One of the initial programmes under the Clean Growth Challenge is to transform food production to become more efficient and sustainable. Nothing to disagree with here, but we’ve heard the sentiment expressed countless times before by various government departments and their agencies.

Another pledge to increase the use of precision farming technologies formed the backbone of 2013’s agri-tech strategy, while a desire to drive innovation in food production while reducing emissions, pollution, waste and soil erosion is so generic it could have been cobbled together from any combination of government food and farming reports of the past 20 years.

There are further promises to raise the resource productivity of businesses, including through the promotion of recycling and strong secondary materials markets where products are designed with efficiency and recyclability in mind; and to work in partnership with food businesses from farm to fork through the Courtauld 2025 commitment to deliver a 20% per capita reduction in food waste by 2025. Again, all worthy stuff but nothing new.

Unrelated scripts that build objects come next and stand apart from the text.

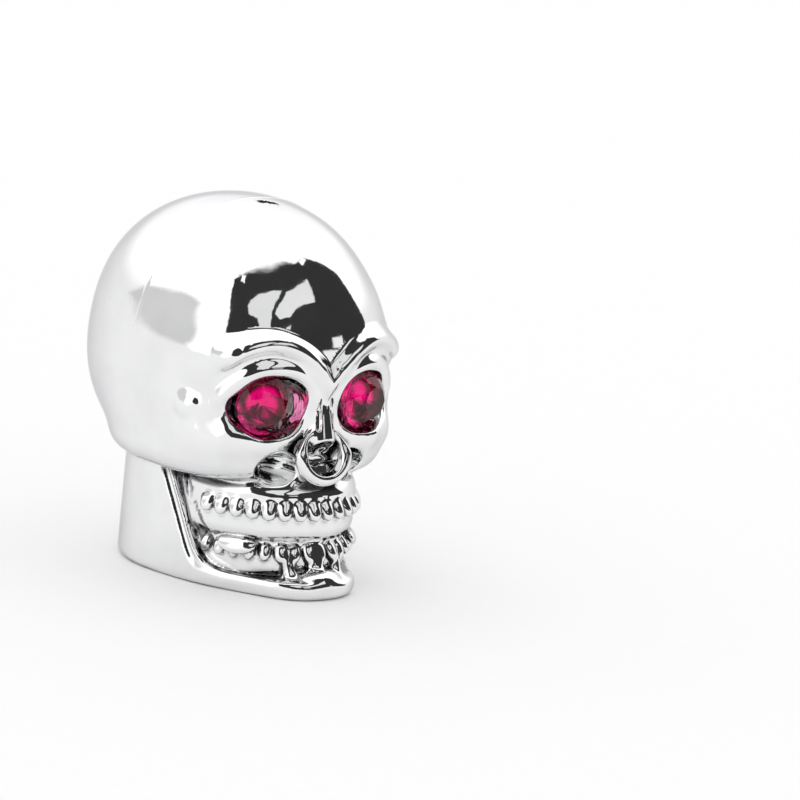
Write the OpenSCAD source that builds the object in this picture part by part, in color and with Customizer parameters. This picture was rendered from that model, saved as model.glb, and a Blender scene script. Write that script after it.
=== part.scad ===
// Tyre valve cap in the shape of a skull. Millimetres, +Z up through the crown, the face looks to -Y.
// The origin is on the axis of the bore, on the flat base that the cap stands on.

/* [Head] */
// width of the cranium
head_w = 17.5; // [16.5:0.1:21]
// length of the cranium, from the forehead to the back
head_l = 19.6; // [18.6:0.1:23.6]
// height over all
head_h = 24; // [22:0.1:29]
// radius of the neck
neck_r = 6.8; // [6.4:0.05:7.2]
// width of the chin block
chin_w = 8.6; // [7.8:0.1:9.4]
// reach of the chin in front of the bore axis
chin_reach = 10.95; // [10.4:0.05:11.5]
// rounding of the edge round the base
base_round = 0.55; // [0.2:0.05:0.8]

/* [Face] */
// width of the face at the temples
face_w = 16.8; // [16.2:0.1:17.4]
// reach of the face in front of the bore axis
face_reach = 8.3; // [8.1:0.05:8.5]
// height of the lower edge of the face over the neck
mask_z = 7.15; // [6.9:0.05:7.4]
// height of the brow's arches
brow_z = 16.45; // [16.15:0.05:16.75]
// how far the brow stands out
brow_t = 0.45; // [0.3:0.05:0.6]
// width of the roll of the brow
brow_wide = 2; // [1.6:0.1:2.4]
// radius of the cheekbone
cheek_r = 1.4; // [1.2:0.05:1.6]

/* [Eyes] */
// distance between the middles of the eyes
eye_gap = 7.5; // [7.1:0.1:7.9]
// height of the eyes
eye_z = 12.25; // [11.95:0.05:12.55]
// angle that each eye looks outwards
eye_turn = 13.5; // [10:0.5:17]
// width of an eye socket without its outer corner
socket_w = 4.9; // [4.6:0.1:5.2]
// height of an eye socket
socket_h = 4.05; // [3.95:0.05:4.3]
// depth of an eye socket behind the face
socket_deep = 1.6; // [1.4:0.05:1.8]
// how far the rim round a socket stands out
rim_t = 0.3; // [0.15:0.05:0.4]
// width of the rim round a socket
rim_wide = 1.5; // [1.2:0.1:1.8]

/* [Nose] */
// width of the nose opening
nose_w = 2.7; // [2.3:0.1:2.9]
// height of the nose opening
nose_h = 2.2; // [1.8:0.1:2.4]
// thickness of the raised rim round the nose opening
nose_rim = 0.45; // [0.35:0.05:0.55]

/* [Mouth] */
// half width of the arch of the gums
arch_w = 5.75; // [5.4:0.05:5.9]
// length of the arch of the gums
arch_l = 6; // [5.8:0.05:6.3]
// height of the middle of the upper teeth
upper_z = 5.2; // [4.95:0.05:5.45]
// half width of an upper tooth
upper_r = 0.55; // [0.45:0.01:0.6]
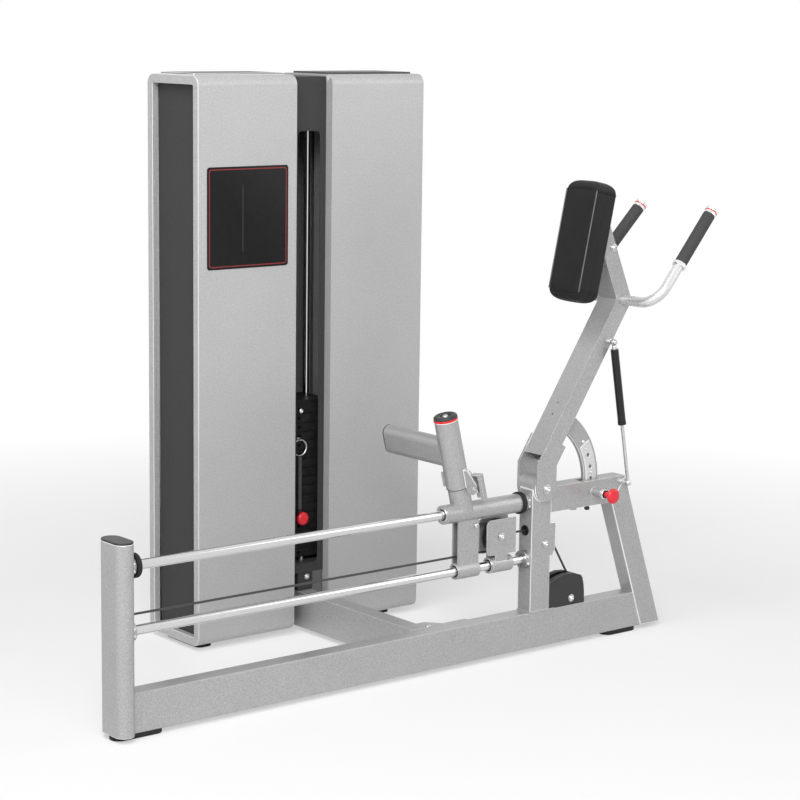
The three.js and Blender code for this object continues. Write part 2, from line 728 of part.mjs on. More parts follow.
// How far back a piece may stand at a height and stay clear of the quadrant's inner edge.
const insideQuadrant = (z) =>
  PIVOT_X + Math.sqrt(QUADRANT_INNER_RADIUS ** 2 - (PIVOT_Z - z) ** 2) - QUADRANT_SLOT_PLAY;
const pinPlace = quadrantPoint(QUADRANT_HOLE_CIRCLE_RADIUS, QUADRANT_REST);
const quadrantHalf = QUADRANT_THICKNESS / 2;
const quadrantFace = quadrantHalf + QUADRANT_STRIP_RISE;

// The top tube and the leg meet in a mitre that halves the angle between them.
const mitreTopX = legFrontX(TOP_TUBE_TOP) + legLengthX;
const mitreBottomX = legFrontX(TOP_TUBE_BOTTOM);
const mitreRise = (mitreTopX - mitreBottomX) / TOP_TUBE_DEPTH;
const gasBottomX =
  mitreBottomX + (GAS_BOTTOM_Z - TOP_TUBE_BOTTOM) * mitreRise
  - (GAS_STUD_RADIUS + 2 * SEAT_GAP) / Math.cos(Math.atan(mitreRise));
{
  const throughSlot = box(
    insideQuadrant(TOP_TUBE_BOTTOM),
    PIVOT_X + QUADRANT_OUTER_RADIUS + QUADRANT_SLOT_PLAY,
    -quadrantFace - QUADRANT_SLOT_PLAY, quadrantFace + QUADRANT_SLOT_PLAY,
    TOP_TUBE_BOTTOM - OVERRUN, TOP_TUBE_TOP + OVERRUN,
  );
  const body = outline([
    [UPRIGHT_REAR + SEAT_GAP, TOP_TUBE_BOTTOM],
    [mitreBottomX - SEAT_GAP, TOP_TUBE_BOTTOM],
    [mitreTopX - SEAT_GAP, TOP_TUBE_TOP],
    [UPRIGHT_REAR + SEAT_GAP, TOP_TUBE_TOP],
  ]);
  const bore = box(
    UPRIGHT_REAR - OVERRUN, mitreTopX + OVERRUN,
    -SIDE_Y + TUBE_WALL, SIDE_Y - TUBE_WALL,
    TOP_TUBE_BOTTOM + TUBE_WALL, TOP_TUBE_TOP - TUBE_WALL,
  );
  const hub = bar(
    [PIVOT_X, -ARM_WIDTH, PIVOT_Z],
    [PIVOT_X, ARM_WIDTH, PIVOT_Z],
    CLEVIS_RADIUS + 4 * RUN_GAP,
  );
  const housing = bar(
    [pinPlace[0], -SIDE_Y - PULL_HOUSING_LENGTH, pinPlace[1]],
    [pinPlace[0], -SIDE_Y + WELD, pinPlace[1]],
    PULL_HOUSING_RADIUS,
  );
  const pinBore = bar(
    [pinPlace[0], -SIDE_Y - PULL_HOUSING_LENGTH - OVERRUN, pinPlace[1]],
    [pinPlace[0], -SIDE_Y + TUBE_WALL + OVERRUN, pinPlace[1]],
    PULL_PIN_RADIUS + SEAT_GAP,
    MID_SIDES,
  );
  const stopX = insideQuadrant(TOP_TUBE_BOTTOM - STOP_HEIGHT) - STOP_RADIUS;
  const stop = bar(
    [stopX, 0, TOP_TUBE_BOTTOM - STOP_HEIGHT],
    [stopX, 0, TOP_TUBE_BOTTOM + WELD],
    STOP_RADIUS,
    MID_SIDES,
  );
  const stud = bar(
    [gasBottomX, -SIDE_Y + WELD, GAS_BOTTOM_Z],
    [gasBottomX, -GAS_Y + GAS_EYE_WIDTH / 2 + SEAT_GAP, GAS_BOTTOM_Z],
    GAS_STUD_RADIUS,
    SMALL_SIDES,
  );
  const tube = cut(
    join(cut(extrudeAcrossY(body, -SIDE_Y, SIDE_Y), bore), housing, stop, stud),
    throughSlot,
    pinBore,
    cut(hub, box(PIVOT_X - ARM_WIDTH, UPRIGHT_REAR, -ARM_WIDTH, ARM_WIDTH, 0, POST_TOP + ARM_WIDTH)),
  );
  put('top_tube', tube, SILVER());

  const leg = outline([
    [legFrontX(BEAM_BOTTOM), BEAM_BOTTOM],
    [legFrontX(BEAM_BOTTOM) + legLengthX, BEAM_BOTTOM],
    [mitreTopX, TOP_TUBE_TOP],
    [mitreBottomX, TOP_TUBE_BOTTOM],
  ]);
  const inset = TUBE_WALL / Math.cos(LEG_TILT);
  const legBore = outline([
    [legFrontX(BEAM_BOTTOM - OVERRUN) + inset, BEAM_BOTTOM - OVERRUN],
    [legFrontX(BEAM_BOTTOM - OVERRUN) + legLengthX - inset, BEAM_BOTTOM - OVERRUN],
    [legFrontX(TOP_TUBE_TOP + OVERRUN) + legLengthX - inset, TOP_TUBE_TOP + OVERRUN],
    [legFrontX(TOP_TUBE_TOP + OVERRUN) + inset, TOP_TUBE_TOP + OVERRUN],
  ]);
  const legTube = cut(
    extrudeAcrossY(leg, -SIDE_Y, SIDE_Y),
    extrudeAcrossY(legBore, -SIDE_Y + TUBE_WALL, SIDE_Y - TUBE_WALL),
  );
  put('rear_leg', legTube, SILVER());
}

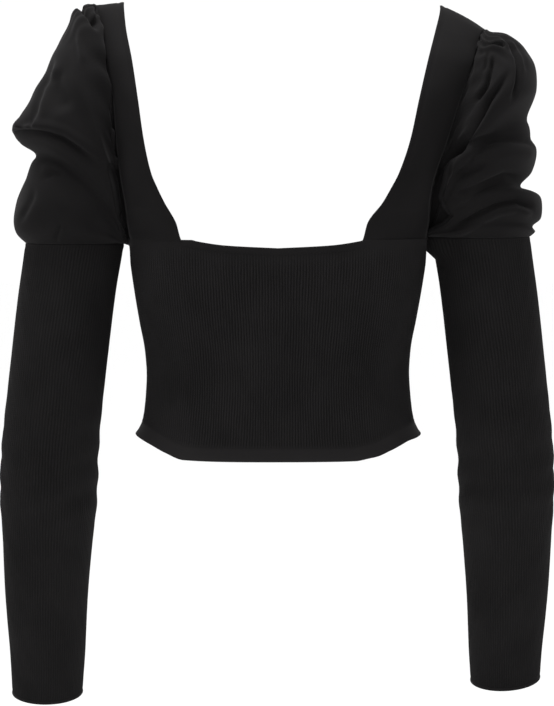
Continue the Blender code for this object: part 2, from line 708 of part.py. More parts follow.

But let’s be positive for a moment. It’s easy to be sceptical about these kind of overarching strategies, such is the rate at which they are churned out and then just as quickly disowned. But it’s equally important not to lapse into a permanent state of cynicism. Any government strategy runs the risk of becoming the victim of the five-year political cycle; however, the Department for Business, Energy and Industrial Strategy says it will ensure this strategy will endure by creating an independent Industrial Strategy Council that will assess progress and make recommendations to the government.

In the next 12 months a host of critical policies will be announced with significant implications for food and the environment, including the agriculture bill, the 25-year environment plan and a new strategy for waste and resources. If the government can ensure that the objectives of these plans all align with the ambitions set out in its industrial strategy then – like Harry’s grandmother’s marriage – it might just stand the test of time.